Oler, who no longer hosts the live show but remains affiliated with the digital project, says it's exciting to imagine what YLL might be like as a movie or a sitcom. But he can't shake the joy of knowing, wherever it goes, it started with a bunch of knuckleheads insulting each other on the patio at Nomads Music Lounge in Fayetteville.
"I'm just really thankful to have had a chance to work on this," he says. Oler and Coleman are funny co-founders; they don't agree about much. But they do agree that, given an opportunity to show its stuff, the Memphis comedy scene stood up.

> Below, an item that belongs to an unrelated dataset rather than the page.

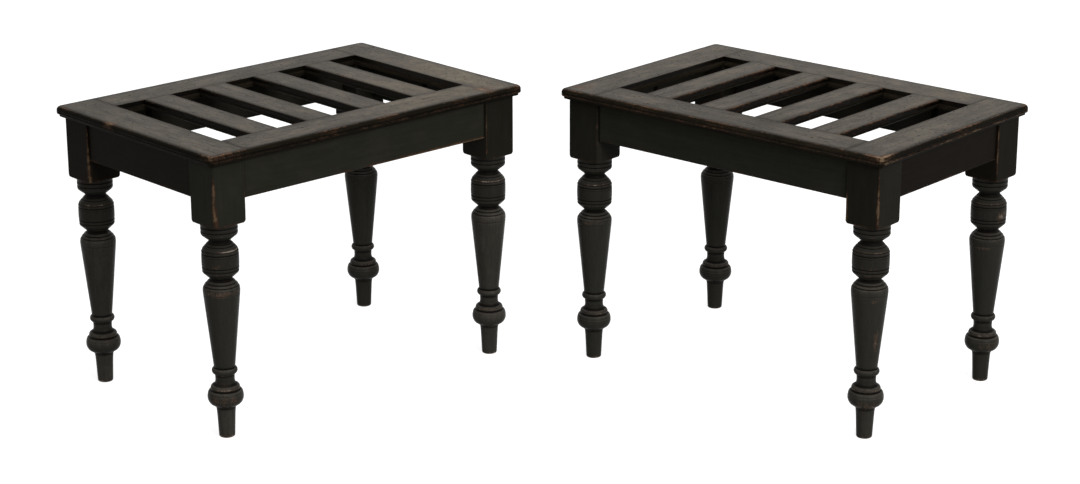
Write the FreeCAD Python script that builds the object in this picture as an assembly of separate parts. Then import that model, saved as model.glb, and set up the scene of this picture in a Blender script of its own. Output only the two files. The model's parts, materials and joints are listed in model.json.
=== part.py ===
import FreeCAD, Part
import math
import os

# A pair of luggage stools in ebonised pine. Each has a slatted top that the case lies on, four aprons tenoned
# into the square heads of four ring-turned legs, and screws in pockets that hold the top down on the aprons.
# X runs along the pair, Y goes away from the front and Z is up. The origin is on the floor, under the middle of
# the box round both stools. Lengths are in millimetres and angles in degrees.

# How the two stools stand: the clear width between them, how much nearer the right one is, and their turns
stool_gap = 59.0
right_stool_forward = 10.5
left_stool_angle = 43.0
right_stool_angle = -41.2

# Top: a frame of four boards round a row of slats
stool_height = 450.0
top_length = 612.0
top_depth = 403.0
frame_thickness = 16.0
end_board_width = 69.0
long_board_width = 66.0
slat_width = 51.0
slat_thickness = 13.0
slat_count = 4
slat_arris = 1.5

# Moulding round the outer edge of the top
corner_radius = 5.0
crown_radius = 6.0
lip_ease = 2.0
nose_height = 12.0
nose_step = 4.0

# Joints of the top
frame_tenon_length = 40.0
frame_tenon_thickness = 6.0
frame_tenon_shoulder = 10.0
slat_tenon_length = 20.0
slat_tenon_thickness = 5.0
slat_tenon_shoulder = 6.0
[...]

The You Look Like Show is the third Saturday of every month at the P&H Cafe. Doors at 8 p.m. show at 9 p.m.
You Look Like a List
What comprises a perfect you look like insult? It has to walk a fine line between credibility and the absurd. Some require context, some are just funny no matter who they're aimed at. Here's a completely subjective list of great You Look Like lines.
You look like:
You support displaying the Confederate flag, but only because you don't have any other good towels.
You masturbate with ranch dressing.
People who look like their dogs.
The most well adjusted person here, surgically.
One more sandwich and that shirt's over.
You ask to speak to managers.
You regularly delete your search history.
Your head mole makes all your decisions.
You think the Dakota Access Pipeline is a porn trilogy.
The target audience for Buzzfeed articles.
You pronounce the L in Salmon.
You grew up outside a trailer.
Your spirit animal is a chain wallet.
You fucked up the proposal because you left the ring in your other cargo shorts.
You don't mind talking to people while they're using the bathroom.
You broke someone else's ankle auditioning for Grease.
You were designed by scientists for the purpose of disappointing women.
Birdwatching makes you horny.
Group photos are always your idea.
Your husband hides your yoga pants.
The side bitch of Frankenstein.
God swiped left.
The guy other guys are totally okay letting their girlfriends hang out with.
You're still waiting to hear back about that job.
Your dad is more proud of his other family.